Dr. Jun Xiao received a Ph.D. degree in Applied Physics from UC Berkeley (2018) and a B.S. degree in Physics from Nanjing University (2012).

Jun’s research has centered on the exploration of the emerging properties of two-dimensional materials through the application of a wide range of optical spectroscopy, scanning probe microscopy and electrical measurements. More specifically, he conducted experimental investigation in how crystal symmetry and symmetry breaking substantially influence on optoelectronic properties, polar structures and phase transitions in two-dimensional systems. Along this line, Jun is also interested in visualizing the ultrafast dynamics and driving nonequilibrium phase transition in quantum materials.

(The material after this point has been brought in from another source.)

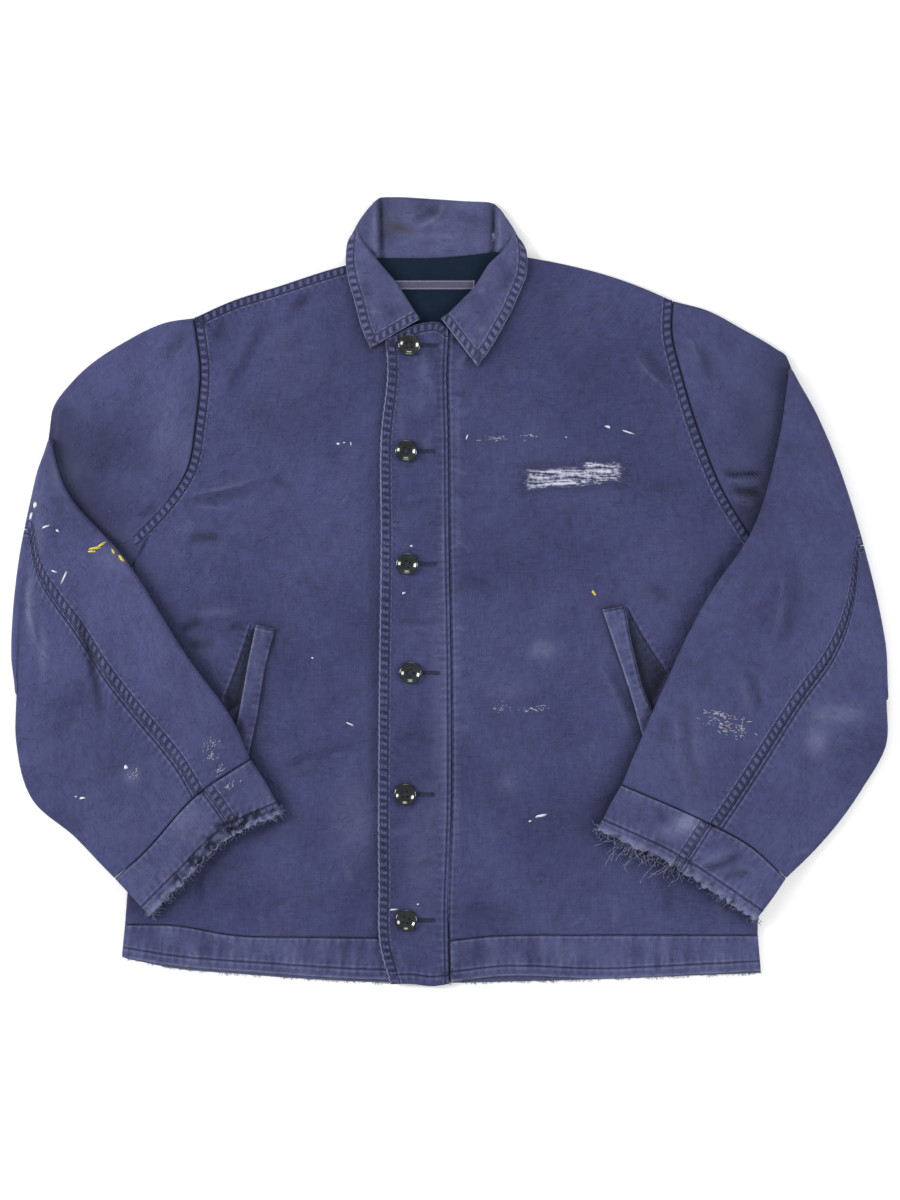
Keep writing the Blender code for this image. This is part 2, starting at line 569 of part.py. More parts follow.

Dr. Jun Xiao has published over 10 high-impact journal papers including publications in Science, Nature, Nature Nanotechnology, Physical Review Letters and Nature Communications.

Professional Education

  • Doctor of Philosophy, University of California Berkeley (2018)

All Publications

  • Structural phase transition in monolayer MoTe2 driven by electrostatic doping NATURE Wang, Y., Xiao, J., Zhu, H., Li, Y., Alsaid, Y., Fong, K., Zhou, Y., Wang, S., Shi, W., Wang, Y., Zettl, A., Reed, E. J., Zhang, X. 2017; 550 (7677): 487-+


    Monolayers of transition-metal dichalcogenides (TMDs) exhibit numerous crystal phases with distinct structures, symmetries and physical properties. Exploring the physics of transitions between these different structural phases in two dimensions may provide a means of switching material properties, with implications for potential applications. Structural phase transitions in TMDs have so far been induced by thermal or chemical means; purely electrostatic control over crystal phases through electrostatic doping was recently proposed as a theoretical possibility, but has not yet been realized. Here we report the experimental demonstration of an electrostatic-doping-driven phase transition between the hexagonal and monoclinic phases of monolayer molybdenum ditelluride (MoTe2). We find that the phase transition shows a hysteretic loop in Raman spectra, and can be reversed by increasing or decreasing the gate voltage. We also combine second-harmonic generation spectroscopy with polarization-resolved Raman spectroscopy to show that the induced monoclinic phase preserves the crystal orientation of the original hexagonal phase. Moreover, this structural phase transition occurs simultaneously across the whole sample. This electrostatic-doping control of structural phase transition opens up new possibilities for developing phase-change devices based on atomically thin membranes.